Rex Academy — Teacher Workflow Redesign
How card sorting and usability testing simplified a dashboard for K-12 educators managing CS courses

Project overview
Client
Rex Academy — a technology education platform helping K-12 teachers deliver Computer Science courses in a fun and engaging way.
Project scope
Dashboard and core workflow redesign for teachers managing courses, assignments, and student submissions.
Goal
Reduce friction in teachers' daily workflows by simplifying navigation, surfacing key actions from a single screen, and making the platform intuitive for educators with no CS background.
My role & collaboration
Role
UX / Product Designer (Dashboard focus)
Responsibilities
Contributed to research synthesis and problem framing
Led dashboard redesign from concept to final UI
Conducted card sorting and usability testing
Iterated designs based on user and stakeholder feedback
Team
UX Designer
UI Designer
Distributed product team
Timeline
8 weeks (part-time)
Process
Challenges
Two very different user types The platform served teachers who were either coders with no teaching experience, or certified teachers with no coding background. Tomas — our primary persona — was a high school teacher assigned to teach CS with no prior CS knowledge. His core frustration: spending too long figuring out the software instead of focusing on his students.
Non-intuitive navigation Teachers struggled to find frequently used features. Icons were unclear, navigation labels didn't match their mental models, and key functions were buried under multiple layers.
Inefficient grading flow Accessing student submissions required 4 separate steps: sign in, navigate to Manage Courses, open a specific course, then open a specific assignment. For teachers grading daily, this added up to significant wasted time.
Information overload on the dashboard The original dashboard showed a calendar and announcements — but not the things teachers actually needed first: what's happening today, what needs grading, where they left off last class.

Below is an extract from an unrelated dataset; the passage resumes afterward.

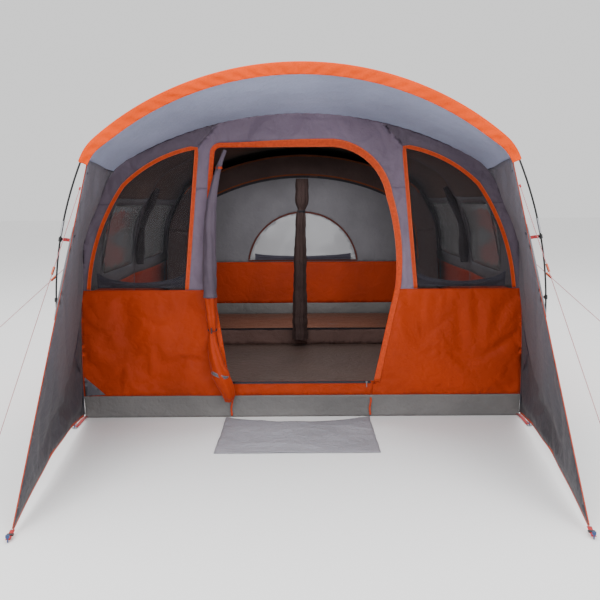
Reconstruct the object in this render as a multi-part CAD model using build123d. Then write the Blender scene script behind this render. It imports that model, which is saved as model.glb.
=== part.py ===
"""Tunnel tent on bent poles, with a porch canopy, side wings, a sleeping compartment and guylines.

Frame: millimetres, +Z up, origin at ground level in the middle of the groundsheet.
The doorway faces -Y and the rear wall +Y. "Depth" is the distance behind the front wall.
Arches and walls are drawn in an upright plane, x across and s up, and then put in place.
"""

from math import asin, atan2, cos, degrees, hypot, pi, radians, sin, sqrt
import os

from build123d import *

os.makedirs("parts", exist_ok=True)

# ---------------------------------------------------------------- driving dimensions
BODY_LENGTH = 4750.0            # front wall to rear wall
FRONT = -BODY_LENGTH / 2        # y of the front wall's outer face
REAR = BODY_LENGTH / 2          # y of the rear wall's outer face
HOOP_HEIGHT = 2030.0            # of the fly at its crown
CLOTH = 2.0                     # thickness given to every cloth panel
FILM = 1.0                      # thickness of window film and mesh
TAPE = 1.5                      # thickness of tapes and webbing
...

Design approach & solutions
Dashboard-first workflow Redesigned the dashboard to immediately surface the three things teachers needed most: today's classes with lesson continuity, recent assignments with grading status, and a calendar. Teachers could now see everything needed to start their day from a single screen.
Submissions in one step The redesigned dashboard included a Recent Assignments table showing enrolled students, submissions ready to grade, and unsubmitted work — all visible at a glance. What previously required 4 navigation steps now required one.
Reworked course navigation Card sorting revealed teachers expected the entire course card to be clickable — not just the title link. 100% of usability testing participants tried to click the full card and failed. The redesign made the entire block interactive, matching users' mental models. The new layout also increased courses visible at once from 4 (original) to 6 in grid view and 11 in list view, reducing the need to scroll and search.
Lesson continuity Research showed most teachers tried to resume teaching where they left off, but the original platform gave no indication of progress or next steps. The redesigned course cards surfaced the previous and next lesson directly, eliminating the need to dig into individual courses to reorient.
Recognizable icons and clearer labels Navigation icons were replaced with standard, recognisable patterns. Actions like restrict access, visibility, and edit were relabelled and given consistent iconography, reducing confusion during task completion.
Color coding and layout flexibility In response to direct user feedback ("If I could colour code my lessons, that would help me sort data visually"), the redesign introduced colour labels for course cards and a toggle between grid and list layouts, giving teachers control over how they scan their workload.




Results
Outcomes & impact
Grading efficiency Accessing student submissions was reduced from 4 steps to 1. Teachers could view all submissions, grading status, and outstanding work directly from the dashboard without navigating into individual courses.
Content visibility The redesigned course view increased visible courses from 4 (original layout) to 6 in grid view and 11 in list view — giving teachers faster orientation across their full workload without additional navigation.
Navigation accuracy 100% of usability testing participants expected the full course card to be clickable. The original platform only made the title link active. The redesign resolved this by making the entire card interactive, eliminating a consistent point of failure.
User validation Testing confirmed teachers could plan upcoming lessons, track grading status, and resume where they left off — all from the dashboard. Representative feedback:
"Showing where they finished last and where they are doing next — that's pretty cool."
"I would like to know what I'm doing in the next couple of days. So that's great."
"Everything's kind of clean and compact. It looks pretty good."
The client expressed strong satisfaction with the final dashboard design and the overall direction of the workflow improvements.
Key learnings & future steps
Designing for real workflows, not assumed ones The original dashboard prioritised announcements and a calendar — not because teachers asked for them, but because they were available. Research showed teachers actually needed grading status, lesson continuity, and class activity front and centre. The biggest design decisions came from questioning what was already there, not just improving it.
Specificity over completeness With an 8-week part-time timeline, attempting to redesign everything would have produced nothing substantial. Focusing on the highest-friction workflows — submissions, course navigation, dashboard orientation — produced the clearest improvements and the most useful testing signal.
Future improvements If continued, next steps would include heatmaps and screen recordings to validate tool placement in production, further optimisation of secondary workflows based on usage data, and testing the colour-coding system with a larger group of teachers across different school contexts.